La LRS : Et concernant plus précisément les résidences seniors ?
G.R. : : J’y viens. A l’autre bout de la chaîne, les établissements d’hébergement pour personnes âgées dépendantes (Ehpad) doivent faire face à de vraies difficultés. L’âge moyen d’entrée en Ehpad était de 75 ans il y a quelques années ; il est aujourd’hui de 85 ans. Le Gir moyen pondéré de ces établissements augmente de façon récurrente et les maisons de retraite sont aujourd’hui devenues des hôpitaux de fin de vie.
Cela a deux conséquences. D’une part, la conception architecturale de nombreux Ehpad n’est plus adaptée aux nouveaux profils des résidents. D’autre part, le nombre d’agents par lit est insuffisant, particulièrement pour les Gir 1 et 2. Pourtant, les prix de journées sont toujours élevés et le reste à charge est devenu un poids pour de nombreuses familles. Celles-ci n’auront donc pas les moyens de financer la rénovation des Ehpad à travers l’hébergement. D’où le travail que nous avons souhaité mener sur l’habitat intermédiaire.
La LRS : Pouvez-vous nous en dire plus ?
G.R. : La loi ASV modernise les ex-logements-foyers en les rebaptisant « résidences autonomie » et en leur attribuant une mission de prévention. Elle encadre par ailleurs le modèle des résidences services d’ancienne génération, en empêchant notamment que le syndic de copropriété puisse être lui-même prestataire de services à la personne. Enfin, nous avons voulu créer un cadre pour les résidences services de nouvelle génération, celles qui sont proposées à la location. Alors que l’argent public vient à manquer, nous sommes face à une véritable opportunité. Des investisseurs privés se proposent d’investir pour construire des résidences pour personnes âgées et se suppléer ainsi au service public.
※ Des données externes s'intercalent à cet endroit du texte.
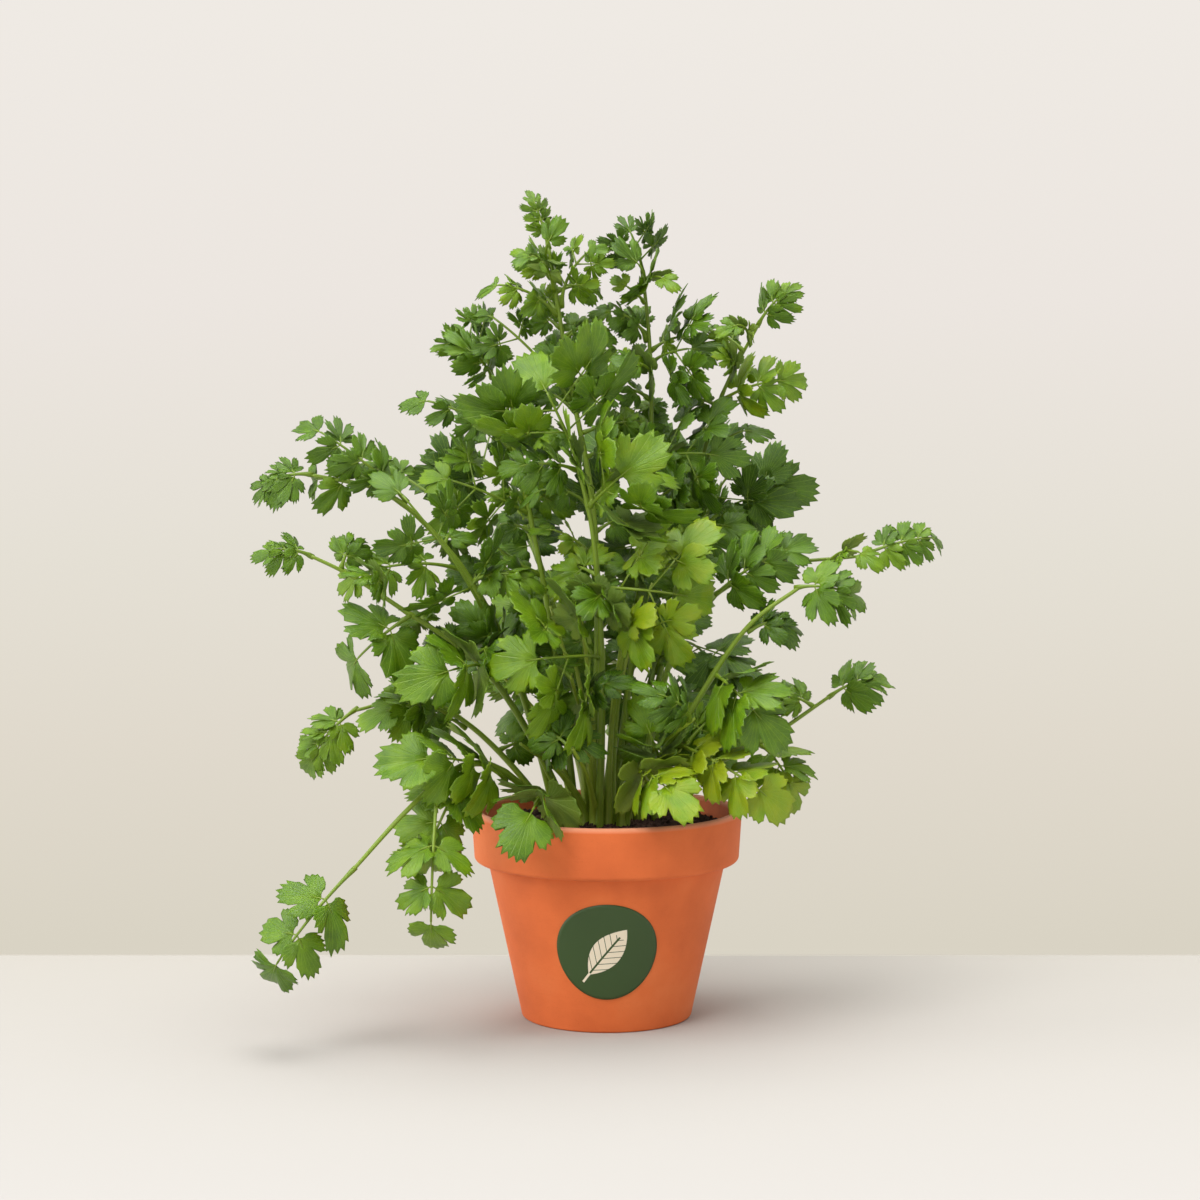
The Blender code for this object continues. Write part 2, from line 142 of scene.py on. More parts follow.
def wall_glow(slope):
    """The backdrop's painted glow, lighter upwards, by how far down the camera looks at it."""
    return ramp(between(slope, *WALL_SLOPES), WALL_GLOW_COLOURS)


def finish(colour, roughness, specular=0.5):
    """The colour, the roughness and the shine of the surface that is being built."""
    link(colour, surface.inputs["Base Color"])
    surface.inputs["Roughness"].default_value = roughness
    surface.inputs["Specular IOR Level"].default_value = specular


floor_mesh = bpy.data.meshes.new("floor")
bearings = [math.tau * i / FLOOR_SIDES for i in range(FLOOR_SIDES)]
floor_edge = [(FLOOR_RADIUS * math.cos(a), FLOOR_RADIUS * math.sin(a), 0.0) for a in bearings]
floor_mesh.from_pydata(floor_edge, [], [tuple(range(FLOOR_SIDES))])
floor = new_object("floor", floor_mesh)
floor_material, tree, surface = new_material("studio floor")
place = add_node("ShaderNodeTexCoord").outputs["Object"]
depth = split_axes(place)["Y"]
ground = blend(between(depth, FLOOR_FRONT, WALL_LINE), FLOOR_NEAR, FLOOR_FAR)
slope = maths("DIVIDE", CAMERA_PLACE[2], maths("MAXIMUM", maths("SUBTRACT", depth, CAMERA_PLACE[1]), 0.1))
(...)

Malgré tout, il était nécessaire de protéger les intérêts des résidents afin d’éviter que ces résidences ne soient uniquement des établissements de profit. C’est la raison pour laquelle nous avons, avec mon collègue Georges Labazée, tenu à inscrire cette définition des « résidences services » dans la loi.
La LRS : Comment voyez-vous l’avenir du secteur des personnes âgées en France ?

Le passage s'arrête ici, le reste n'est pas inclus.